On Monday when the proprietor asks me how I liked my steak, I always feel like giving him some American slang and saying, “It was bully.” The fruits are the very best, and as the season is perpetual, you can secure them fresh every day, such as strawberries, bananas, pine apples, mangos, figs, limes and agua cates or bread fruit. The lime is larger than the orange, but not so sweet and is used in the place of lemons. It is at the market place where you see the fruits in all their profusion, and are tempted to eat your dinner under the unusual surroundings.
Here you eat by faith, the substance of things hoped for, the evidence of things not seen. I hope no one will accuse me of irreverence for using these words, but they just suit me in this particular.

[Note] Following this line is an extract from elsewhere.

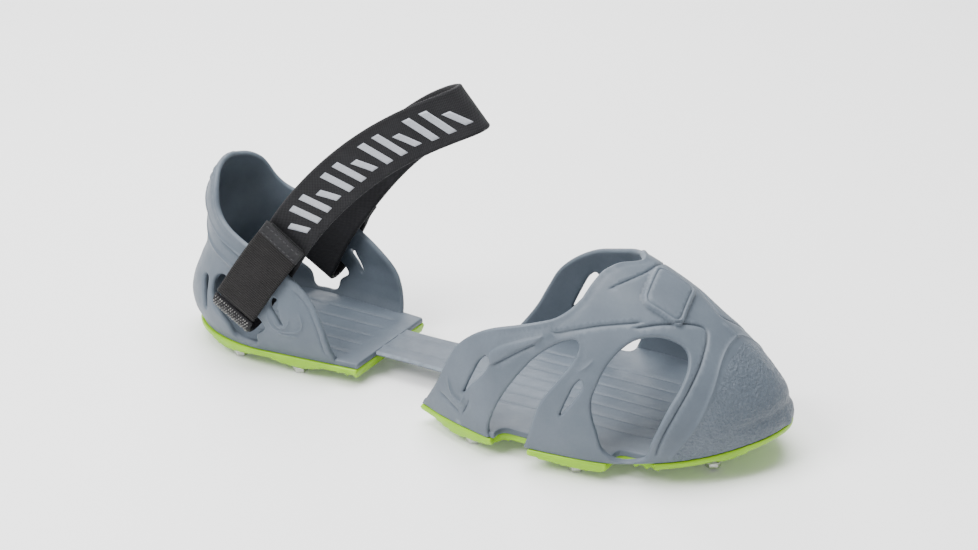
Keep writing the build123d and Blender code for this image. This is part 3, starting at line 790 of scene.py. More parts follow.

A suitable motto for the general market eating houses ought to be tacked over the entrance, and, with suitable apologies to Mr. Dante’s Inferno, that motto ought to read: “Who enters here leaves Soap behind.” The cooking is done while you wait, and chief among the things you eat by faith is the hot tamale—twice hot, once by pepper and once by steam. The vendor has a large tinned bucket enclosed by a blanket to hold the steam, and the whole contained in a willow basket. If your faith is sufficient, you call for a dozen tamales and the vendor fishes from its steaming, greasy depths, an article wrapped in sections of corn shucks. On dissecting the article you find about equal parts of corn meal, chili and bits of meat. And the meat! Aye, there’s the rub! If we only knew. There are tamales and tamales. All kinds and conditions of meat are said to find a last resting place in the tamale. Carlyle calls the process Sartor Resartus, or the tailor made over; the great American faith article of the same vintage is plain “hash.”